Roger Pielke Jr. notes a remarkable coincidence between the text written by Bjorn Lomborg in the Guardian earlier this week and something Roger wrote last month. First Pielke:

Imagine, by contrast, if the Director of the U.S. Central Intelligence Agency, another organization with an agenda to be “policy neutral,” were reported in the media to say of the agency’s latest assessment on Iran, “I hope that the report will shock people, governments into taking more serious action.”

Now Lomborg:

Imagine if the director of the CIA published a new assessment of Iran, saying: “I hope this report will shock people, governments into taking more serious action.”
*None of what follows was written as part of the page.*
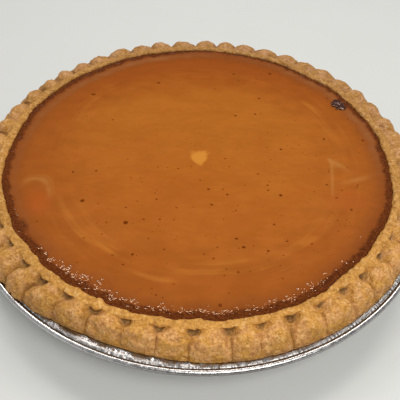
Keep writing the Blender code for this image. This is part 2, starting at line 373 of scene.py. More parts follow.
def lathe_rows(profile, columns=COLUMNS):
    """Rings of points from (radius, height) pairs."""
    angle = TURN * np.arange(columns) / columns
    radius, height = np.array(profile).T
    return on_circle(radius[:, None], angle[None, :], height[:, None])


def spin(grid, angle):
    """Points turned about the pie's axis."""
    c, s = math.cos(angle), math.sin(angle)
    x, y = grid[..., 0], grid[..., 1]
    return np.stack((c * x - s * y, s * x + c * y, grid[..., 2]), axis=-1)


def wavy_mouth(rim):
    """Rim points whose mouth wanders in and out a little, at two pitches round the pie."""
    flat = flat_points(rim[..., 0], rim[..., 1])
    wave = 0.9 * cube_noise(flat, 19.0, 27) + 0.5 * cube_noise(flat, 8.0, 28)
    wave *= smooth_drop(np.hypot(rim[..., 0], rim[..., 1]), MOUTH_R + 1.0, MOUTH_R + 5.0)
    swing = 1.0 + wave / MOUTH_R
    return rim * np.stack((swing, swing, np.ones_like(swing)), axis=-1)


def hidden_shell(start):
    """Rings of the shell below its rim: the outside up to the flange, and the inside down from the mouth."""
    inset = FOIL + GAP + CRUST_WALL
    side_z = (MOUTH_R - BASE_R + WALL_SLANT * inset) / WALL_LEAN
    foot_r = BASE_R + WALL_LEAN * (FLANGE_Z + GAP) - WALL_SLANT * (FOIL + GAP)
    outside = [*floor_corner(FOIL + GAP, FOIL + GAP, CORNER), (foot_r, FLANGE_Z + GAP)]
    inside = [(MOUTH_R, side_z), *reversed(floor_corner(FOIL + GAP + CRUST_FLOOR, inset, 2.0 * CORNER))]
    return (spin(lathe_rows(profile), start) for profile in (outside, inside))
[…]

“Not a huge deal,” Roger writes, “and maybe just a simple coincidence.” I think he’s being generous.

Kids Today

Much interesting discussion today about the issue of “framing” in the politics of global climate change – see, for example, Ellen Goodman’s column in the Boston Globe, along with useful discussion by Matthew Nisbet and Tom Yulsman. Useful stuff, but ignores the “sleeveless tops in February” frame. 🙂

From the Fix:

What’s with the weather lately? I mean, I know global warming is very bad because it melts the polar icecaps and will cause the demise of civilization, etc, but I can’t say I mind being able to wear sleeveless tops in February. Also, being able to feel my legs after I get back from going somewhere on the scooter is definitely a plus.

Fun With Science

For the last six months or so, Journal photographer Marla Brose and I have been hanging out with University of New Mexico grad student Mel Strong, watching him do science:

To the lay outsider, science can look like an edifice of fixed knowledge— the facts in textbooks.

The day-to-day business of science is different, a tangle of unanswered questions. Where, for example, does New Mexico’s summer rain come from?

Much of the work done to answer those questions is carried out by an army of Mel Strongs— bright, energetic, young grad students, the grunts of science, dashing about on rooftops catching rain.